Nausea (spread) © Ron Jude / Mack Books, 2017
Nausea © Ron Jude / Mack Books, 2017
June 3rd, 2017
Morning Coffee . . . Dirk Braeckman’s “Sisyphe” (published by Xavier Barral, 2014, in conjunction with exhibition at Le Bal, Paris).
Braeckman is a fine means to which escape an exhausted headspace. Always.
May 31st, 2017
Returning to Bucks County work from a decade and more past. Conscious of my home region’s changing landscape resulting from encroaching suburban sprawl, I applied an edit to my first attempt at a leporello book.

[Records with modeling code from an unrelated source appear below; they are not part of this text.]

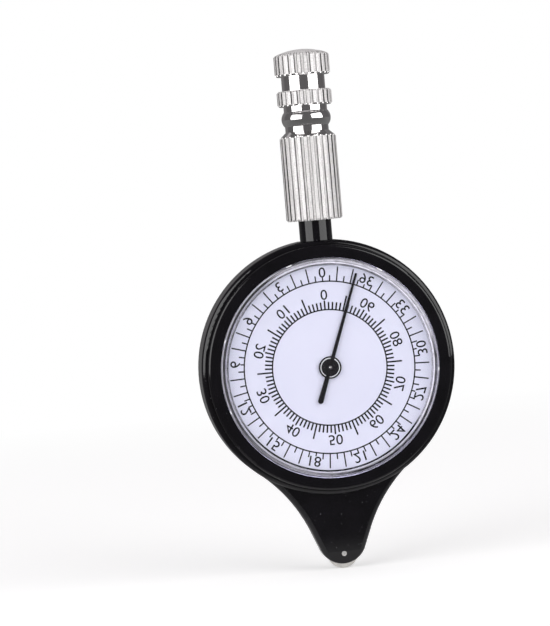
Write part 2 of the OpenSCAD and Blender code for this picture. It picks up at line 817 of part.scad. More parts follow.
module hand() {
    color(black) on_dial() difference() {
        union() {
            rotate(-hand_angle) translate([0, 0, hand_z]) linear_extrude(hand_t) {
                polygon([[-hand_w / 2, 0], [-hand_tip_w / 2, hand_l - hand_tip_w / 2],
                         [hand_tip_w / 2, hand_l - hand_tip_w / 2], [hand_w / 2, 0],
                         [tail_w / 2, tail_w / 2 - tail_l], [-tail_w / 2, tail_w / 2 - tail_l]]);
                translate([0, hand_l - hand_tip_w / 2]) circle(hand_tip_w / 2);
                translate([0, tail_w / 2 - tail_l]) circle(tail_w / 2);
            }
            disc(hub_d / 2, hand_z, hand_z + hand_t);
        }
        disc(pivot_d / 2, hand_z - cut, crystal_z);
    }
}

module hand_cap() {
    color([0.12, 0.11, 0.13]) on_dial()
        ring(cap_d / 2, pivot_d / 2, hand_z + hand_t, hand_z + hand_t + cap_t);
}

// ---- Stem and handle --------------------------------------------------------------------

// Turned about the handle's axis: a foot inside the case, a neck in its wall, the stem that
// shows and the threaded end inside the handle
module stem() {
    foot_z = dial_z + sqrt(pow(cavity_r, 2) - pow(stem_foot_d / 2, 2)) - stem_foot_t;
    color(black) {
        translate([0, 0, foot_z]) cylinder(d = stem_foot_d, h = stem_foot_t);
        translate([0, 0, foot_z]) cylinder(d = stem_neck_d, h = seat_z - foot_z);
        translate([0, 0, seat_z]) cylinder(d = stem_d, h = stem_l);
        translate([0, 0, grip_z]) cylinder(d = stem_thread_d, h = stem_thread_l);
    }
}

// Half section of a fluted band with bevelled ends
module band_section(d, z0, h) {
    r = d / 2;
    translate([0, z0]) polygon([
        [0, 0], [r - flute_bevel, 0], [r, flute_bevel],
        [r, h - flute_bevel], [r - flute_bevel, h], [0, h]]);
}

// Cutters for the flutes of one band
module flute_cutters(d, z0, h) {
    around([for (i = [0 : flutes - 1]) 360 * i / flutes], d / 2 + flute_r - flute_depth)
        translate([0, 0, z0 - cut]) cylinder(r = flute_r, h = h + 2 * cut, $fn = 32);
}

module handle() {
    bead_rise = (bead_d - neck_d) / 2;
    bead_r = (pow(bead_h / 2, 2) + pow(bead_rise, 2)) / (2 * bead_rise);
    dome_edge = head_d / 2 - flute_depth - fit;
    dome_r = (pow(dome_edge, 2) + pow(dome_h, 2)) / (2 * dome_h);
    color(nickel) difference() {
        rotate_extrude() {
            polygon([[0, grip_z], [grip_d / 2 - flute_bevel, grip_z],
                     [grip_d / 2, grip_z + flute_bevel], [grip_d / 2, cone_z],
                     [neck_d / 2, low_neck_z], [neck_d / 2, dome_z], [0, dome_z]]);
            intersection() {
                translate([bead_d / 2 - bead_r, bead_z + bead_h / 2]) circle(bead_r);
                translate([0, bead_z]) square([bead_d, bead_h]);
            }
            band_section(ring_d, ring_z, ring_h);
            band_section(head_d, head_z, head_h);
            intersection() {
                translate([0, dome_z + dome_h - dome_r]) circle(dome_r);
                translate([0, dome_z]) square([head_d, dome_h]);
            }
        }
        flute_cutters(grip_d, grip_z, grip_l);
        flute_cutters(ring_d, ring_z, ring_h);
        flute_cutters(head_d, head_z, head_h);
        translate([0, 0, grip_z - cut]) cylinder(d = stem_thread_d, h = stem_thread_l + 2 * cut);
    }
}

front_case();
rear_case();
case_screws();
bezel();
crystal();
dial();
movement_plate();
plate_screws();
bridge();
bridge_pillars();
bridge_screws();
centre_bush();
tension_washer();
wheel_axle();
first_arbor();
second_arbor();
tracing_wheel();
wheel_pinion();
first_gear();
first_pinion();
second_gear();
second_pinion();
centre_gear();
centre_arbor();
hand();
hand_cap();
stem();
handle();
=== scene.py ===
"""Looks of an opisometer map measurer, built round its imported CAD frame.

Frame: metres, +Z up the handle, the dial faces -Y and the wheel touches the floor at the origin.
Dial coordinates, used for the print and the small pieces on it, are x to the reader's right and
y up from the dial's centre, in millimetres, and depth towards the reader.
"""

import math

import bmesh
import bpy
from mathutils import Matrix, Vector


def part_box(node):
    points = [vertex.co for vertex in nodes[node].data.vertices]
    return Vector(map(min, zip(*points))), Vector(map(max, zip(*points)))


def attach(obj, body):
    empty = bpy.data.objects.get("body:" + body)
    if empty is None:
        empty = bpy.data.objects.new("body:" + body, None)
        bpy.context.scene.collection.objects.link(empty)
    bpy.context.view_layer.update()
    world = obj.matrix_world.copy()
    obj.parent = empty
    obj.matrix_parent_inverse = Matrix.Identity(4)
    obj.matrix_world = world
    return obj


MM = 0.001
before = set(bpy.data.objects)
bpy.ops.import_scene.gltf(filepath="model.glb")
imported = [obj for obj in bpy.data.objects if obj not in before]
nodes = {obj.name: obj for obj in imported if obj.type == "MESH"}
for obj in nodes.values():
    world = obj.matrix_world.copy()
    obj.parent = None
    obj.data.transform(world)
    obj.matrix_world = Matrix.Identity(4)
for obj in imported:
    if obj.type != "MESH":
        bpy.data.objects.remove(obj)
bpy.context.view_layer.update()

# ---- Sizes read from the frame ---------------------------------------------------------------

dial_low, dial_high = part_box("dial")
DIAL_FRONT = dial_low.y
DIAL_Z = (dial_low.z + dial_high.z) / 2
handle_low, handle_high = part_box("handle")
GRIP_END = handle_low.z
HANDLE_TOP = handle_high.z

# ---- Print on the dial, in millimetres --------------------------------------------------------

PRINT_TURN = -1          # the figures run anticlockwise and are mirror-written; 1 for clockwise
PRINT_T = 0.012          # thickness of the ink
LINE_W = 0.22
INNER_TICK_W = 0.27
OUTER_R = 14.45
OUTER_UNITS = 39
OUTER_WHOLE_R = 16.93
OUTER_HALF_R = 15.45
OUTER_NUMBERED_R = 15.10
OUTER_FIGURE_R = 15.95
OUTER_STEP = 3
INNER_R = 9.70
INNER_UNITS = 100
INNER_UNIT_R = 10.98
INNER_TEN_R = 11.25
INNER_FIVE_R = 12.3
INNER_FIGURE_R = 12.2
INNER_STEP = 10
FIGURE_H = 1.72
FIGURE_NARROW = 1.05     # width of the figures beside the built-in font's
FIGURE_BOLD = 0.005      # how far their strokes grow, as a share of the font's size
FIGURE_CURVE_STEPS = 4

# ---- Small pieces round the hand and on the crystal, in millimetres ----------------------------

HAND_TURN_DEG = 20.4     # where the hand stands at rest, clockwise from the top
HUB_TOP = 0.35
COLLAR_IN = 1.49
COLLAR_OUT = 1.64
COLLAR_T = 0.06
COLLAR_GAP_DEG = 12
COLLAR_STEPS = 48
ARBOR_TOP = 0.50
PIP_R = 0.17
PIP_TOP_R = 0.4 * PIP_R
PIP_T = 0.05
PIP_SIDES = 24
CRYSTAL_TOP = 1.2
CRYSTAL_UNDER = 0.65
BEVEL_START = 18.16      # the crystal's front edge is bevelled from this radius outwards
# Thin rings of painted shade and painted highlights for the crystal's edge
EDGE_RING = (17.16, 17.47)
LIGHT_RING = (17.48, 17.69)
MIDDLE_RING = (17.76, 18.14)
BEVEL_RING = (18.20, 18.42)
RING_T = 0.02
RING_STEPS = 240
LUG_IN = 18.26
LUG_OUT = 18.44
LUG_DEEP = 0.12          # how far the lugs reach down from the crystal's top
LUG_PROUD = 0.02         # and how far they stand up from it
LUG_STEPS = 6
# Where each lug stands, in degrees clockwise from the top, and its length
LUGS = ((-17.8, 1.0), (31.5, 1.0), (95.8, 0.6), (-71.1, 0.6), (-108.8, 0.6))


def new_object(name, mesh, body, mat):
    """Links a piece of one material and makes it ride on its CAD body."""
    obj = bpy.data.objects.new(name, mesh)
    bpy.context.scene.collection.objects.link(obj)
    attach(obj, body)
    mesh.materials.append(mat)


def on_dial(x, y, depth=0.0):
    """A point in the frame from dial coordinates in millimetres."""
    return Vector((x * MM, DIAL_FRONT - depth * MM, DIAL_Z + y * MM))


def on_circle(radius, angle):
    """Dial coordinates x and y at an angle in radians, clockwise from the top."""
    return radius * math.sin(angle), radius * math.cos(angle)


def arc_outline(r_in, r_out, angles):
    """The outline of a piece of a flat ring over the given angles."""
    return [on_circle(r_in, a) for a in angles] + [on_circle(r_out, a) for a in angles[::-1]]


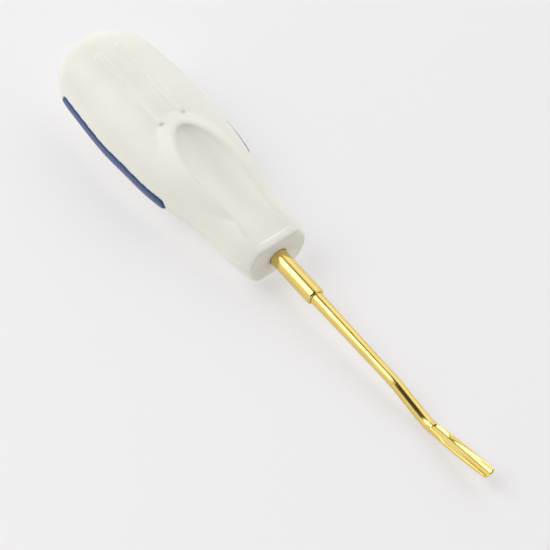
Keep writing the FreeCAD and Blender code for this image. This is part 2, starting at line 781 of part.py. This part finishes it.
def gouge(body, label):
    """The blade: swells from the neck, ground flat on top, with a channel to a round tip."""
    root = blade_section(body, f"{label}_root", "Dims.blade_root", "Dims.shank_neck_radius", None)
    swell = blade_section(body, f"{label}_swell", "Dims.blade_swell_length",
                          "Dims.blade_half_width", "Dims.blade_swell_half_height")
    tip = blade_section(body, f"{label}_tip", "Dims.blade_length",
                        "Dims.blade_tip_half_width", "Dims.blade_tip_half_height")
    form = body.newObject("PartDesign::AdditiveLoft", f"{label}_form")
    form.Profile = root
    form.Sections = [swell, tip]
    flat = sketch_on(body, f"{label}_flat_outline", "XZ_Plane")
    polygon(flat, [
        blade_point("Dims.blade_root - 1", "Dims.shank_neck_radius * 1.2"),
        blade_point("Dims.blade_swell_length", "Dims.blade_flat_height"),
        blade_point("Dims.blade_length + 2", "Dims.blade_flat_height"),
        blade_point("Dims.blade_length + 2", "10"),
        blade_point("Dims.blade_root - 1", "10"),
    ])
    extrude(body, "Pocket", f"{label}_flat", flat, SideType="Symmetric", Length=BIG)
    height = "(Dims.channel_radius + Dims.channel_floor - Dims.blade_tip_half_height)"
    x, z = blade_point("Dims.blade_length", height)
    channel = sketch_on(body, f"{label}_channel_outline", "YZ_Plane", y=z, z=x)
    tilt_across(channel, "Dims.channel_tilt - Dims.blade_rise_angle")
    circle_outline(channel, ("0", "0"), "Dims.channel_radius")
    extrude(body, "Pocket", f"{label}_channel", channel, SideType="Symmetric",
            Length="=2 * Dims.channel_length")
    round_tip(body, label)


def round_tip(body, label):
    """Cut the corners off the tip to a semicircle, seen from above."""
    sketch = sketch_on(body, f"{label}_tip_outline", "XY_Plane", z=past("-"))
    radius = "Dims.blade_half_width"
    tip_x = blade_point("Dims.blade_length", "0")[0]
    centre_x = f"{tip_x} - {radius}"
    circle = Part.Circle(VECTOR(evaluate(centre_x), 0, 0), VECTOR(0, 0, 1), evaluate(radius))
    sketch.addGeometry(Part.ArcOfCircle(circle, -math.pi / 2, math.pi / 2), False)
    corners = [(centre_x, radius), (centre_x, "5"), (f"{tip_x} + 5", "5"),
               (f"{tip_x} + 5", "-5"), (centre_x, "-5"), (centre_x, f"-{radius}")]
    points = [VECTOR(evaluate(px), evaluate(py), 0) for px, py in corners]
    for start, stop in zip(points, points[1:]):
        sketch.addGeometry(Part.LineSegment(start, stop), False)
    join(sketch, (0, 2, 1, 1), (5, 2, 0, 1), *((i, 2, i + 1, 1) for i in range(1, 5)))
    pin_point(sketch, 0, 3, (centre_x, "0"))
    for line, corner in enumerate(corners[:5], start=1):
        pin_point(sketch, line, 1, corner)
    sketch.addConstraint(Sketcher.Constraint("Vertical", 5))
    extrude(body, "Pocket", f"{label}_tip_round", sketch, Reversed=True, Length=2 * BIG)


# Assembly


def check_and_write(parts):
    doc.recompute()
    for item in doc.Objects:
        if "Invalid" in item.State or "Error" in item.State:
            raise RuntimeError(f"{item.Label} did not compute: {item.State}")
    os.makedirs("parts", exist_ok=True)
    for body in parts:
        shape = body.Shape
        if shape.isNull() or not shape.isValid() or not shape.Solids:
            raise RuntimeError(f"{body.Label} has no valid solid")
        shape.exportStep(f"parts/{body.Label}.step")
        print(f"{body.Label}: {len(shape.Solids)} solid, {shape.Volume:.2f} mm3")


def surface_points(body):
    return body.Shape.tessellate(MESH_TOL)[0]


def lowest(points, tilt):
    """The lowest height of some points once they are turned nose down by the tilt."""
    return min(point.z * math.cos(tilt) - point.x * math.sin(tilt) for point in points)


def rest_tilt(handle, blade):
    """The nose-down angle, in radians, at which the lower ribs and the heel share one level."""
    low, high = 0.0, math.radians(15)
    for _ in range(30):
        middle = (low + high) / 2
        if lowest(handle, middle) < lowest(blade, middle):
            low = middle
        else:
            high = middle
    return high


def place_at_rest(parts, lower_shell, blade):
    """Lay the tool on its ribs and heel, with the box's centre over the origin."""
    doc.recompute()
    lower_shell.Placement = FreeCAD.Placement(VECTOR(), FreeCAD.Rotation(VECTOR(1, 0, 0), 180))
    angle = rest_tilt(surface_points(lower_shell), surface_points(blade))
    tilt = FreeCAD.Placement(VECTOR(), FreeCAD.Rotation(VECTOR(0, 1, 0), math.degrees(angle)))
    for body in parts:
        body.Placement = tilt * body.Placement
    points = [point for body in parts for point in surface_points(body)]
    along = [point.x for point in points]
    shift = VECTOR(-(min(along) + max(along)) / 2, 0, -min(point.z for point in points))
    for body in parts:
        body.Placement.Base = body.Placement.Base + shift
    print(f"rest tilt {math.degrees(angle):.3f} deg, front face centre at {shift}")


upper_shell = half_shell("handle_upper_shell", "-Dims.inlay_drop")
lower_shell = half_shell("handle_lower_shell", "Dims.inlay_drop")
blade = blade_and_shank("blade_and_shank")
parts = [
    upper_shell,
    lower_shell,
    side_inlay("side_inlay_left", "left"),
    side_inlay("side_inlay_right", "right"),
    handle_core("handle_core"),
    collar("collar"),
    nose_seal("nose_seal"),
    tang_pin("tang_pin_front", "front"),
    tang_pin("tang_pin_rear", "rear"),
    blade,
]
place_at_rest(parts, lower_shell, blade)
check_and_write(parts)
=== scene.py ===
import bpy
import json
import math
from mathutils import Matrix, Vector


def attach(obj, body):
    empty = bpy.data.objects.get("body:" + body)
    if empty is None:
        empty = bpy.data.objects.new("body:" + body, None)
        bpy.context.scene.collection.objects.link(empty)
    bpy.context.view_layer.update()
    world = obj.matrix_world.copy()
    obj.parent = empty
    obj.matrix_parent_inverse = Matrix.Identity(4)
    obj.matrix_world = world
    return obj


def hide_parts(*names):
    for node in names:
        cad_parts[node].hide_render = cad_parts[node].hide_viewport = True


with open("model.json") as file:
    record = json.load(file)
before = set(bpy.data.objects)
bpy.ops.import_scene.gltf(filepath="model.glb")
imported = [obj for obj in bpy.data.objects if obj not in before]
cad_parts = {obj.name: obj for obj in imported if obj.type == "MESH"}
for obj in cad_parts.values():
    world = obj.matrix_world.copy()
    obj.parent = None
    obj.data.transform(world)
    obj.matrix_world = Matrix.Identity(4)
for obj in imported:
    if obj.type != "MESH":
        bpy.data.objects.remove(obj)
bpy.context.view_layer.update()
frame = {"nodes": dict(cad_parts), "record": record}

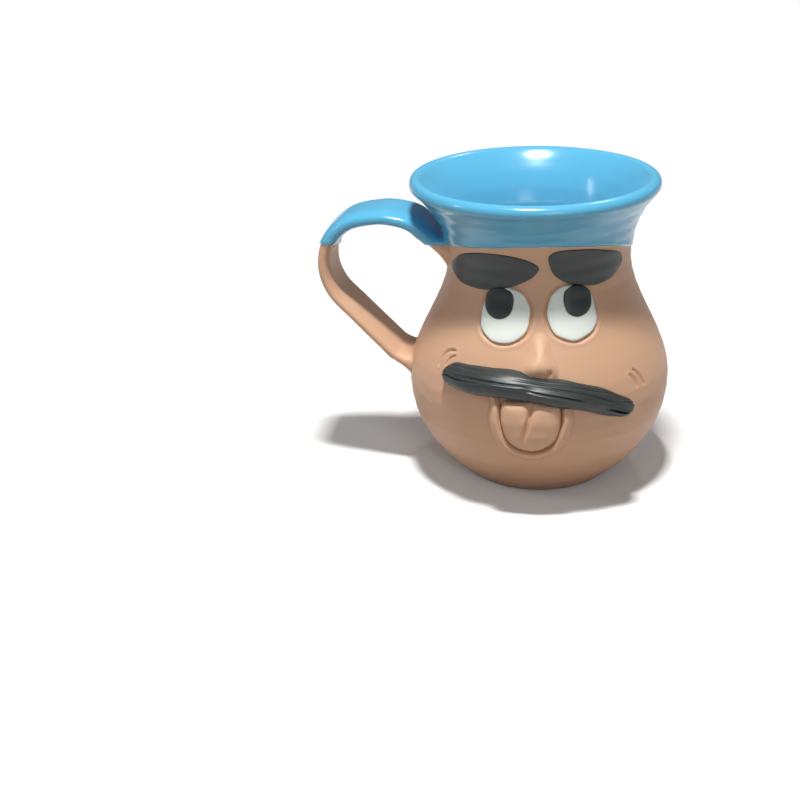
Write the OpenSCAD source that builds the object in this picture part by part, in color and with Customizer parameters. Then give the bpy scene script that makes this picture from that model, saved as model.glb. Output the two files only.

Bedminster (Handmade Book, 1/1) © Michael Ast, 2006
Bedminster (Handmade Book, 1/1) © Michael Ast, 2006
May 26th, 2017
Nearly 2 decades have gone by, as was somewhat intentional, without paying much attention to this contained photographic work. The overarching theme, which I used these cameras to achieve (and a couple others), was a depiction of my home region of Bucks County, Pennsylvania and its changing landscape . . . . a vanishing rural area, finding itself long ago at the center crossroads of the Revolution, caught in the metropolitan outreach of Philadelphia and New York City. Another 2,000 slides and negatives sit in a closet, in safe darkness. It’s time for a return and output to come.
May 20th, 2017
Exciting package from New Zealand, from the consistent, inquisitive photo eye of Harvey Benge. “The Month Before Trump”, self-published, 2017, edition of 50 (with 4×6 print). I really dig Harvey’s self-published works created in his own independent making. Always, he offerers up an existential, probing vision that navigates through the ominous nature of modern society, in city centers, delivering photographic juxtapositions and compositions that are enlightening and sometimes cinematically threatening. Here, Harvey is exploring the urban realms of San Francisco & New York City in the lead up to Trump’s election. Rightfully so, there’s a touch of the apocalyptic. Ultimately though, it’s entertaining and exciting color photography handled with austere attitude. Good stuff!
The Month Before Trump, Harvey Benge, © 2017
March 14th, 2017
View from kitchen Window this morning . . . daylight savings time succeeded by 12 inches of hard snow.
Squall / Spinnerstown © Michael Ast, 2017
February 11th, 2017
I cannot put Mark Alice Durant’s book down. Evocative meditations and insight on photography that arrive poignantly in their telling through Durant’s intimate observation and acumen. The essays I’ve devoured so far, in one night, deliver their impact like a perfectly crafted short story. I looked up from the page at one point thinking “this is PG-13 Robert McCloskey!” Unlike the impersonal critical thinking too many books on art deliver, here we’re engaged with a trust and knowledge that entwines Durant’s immense smarts with a palpable curiosity that thrives on the personalities of great writing – courage, candor, humor, wonder, reasoning, with great sensitivity towards history and art. I’m trying not to devour it all in one sitting, but it’s proving difficult.
The book can be ordered at Saint Lucy Books: “27 Contexts: an anecdotal history in photography”
December 30th, 2016
Inherent sadness in the church bell tonight. Walking down Pond Road. Twilight in the puddles and the ravine on the dead leaves. Ambling along the mire, the crunch of stone and slush under my shoes, I stop to make a few pictures, pushing the ISO to a higher grain. Rain drops. Ice begins to patter the fence posts, the puddles, my jacket. Like mice feet scampering, the earth suddenly sounds like a snare drum concert roll, a soft symphonic dirge quivering in the dark from the pit. What is this sixth sense that stares back feral from the farm and field, where the late pumpkins rot? I reign it in. Seemingly befitting two days before this year’s end. I stand with it until dark in gratitude. To taste the failure of nature is utmost fortune. Turning back, it follows me home for a mile in the cold rain and veers off before turning down Dogwood, when the rain suddenly stops. Off. A fine pelting. I string the night walk onto my belt and hang my pants up to dry. December twenty nine.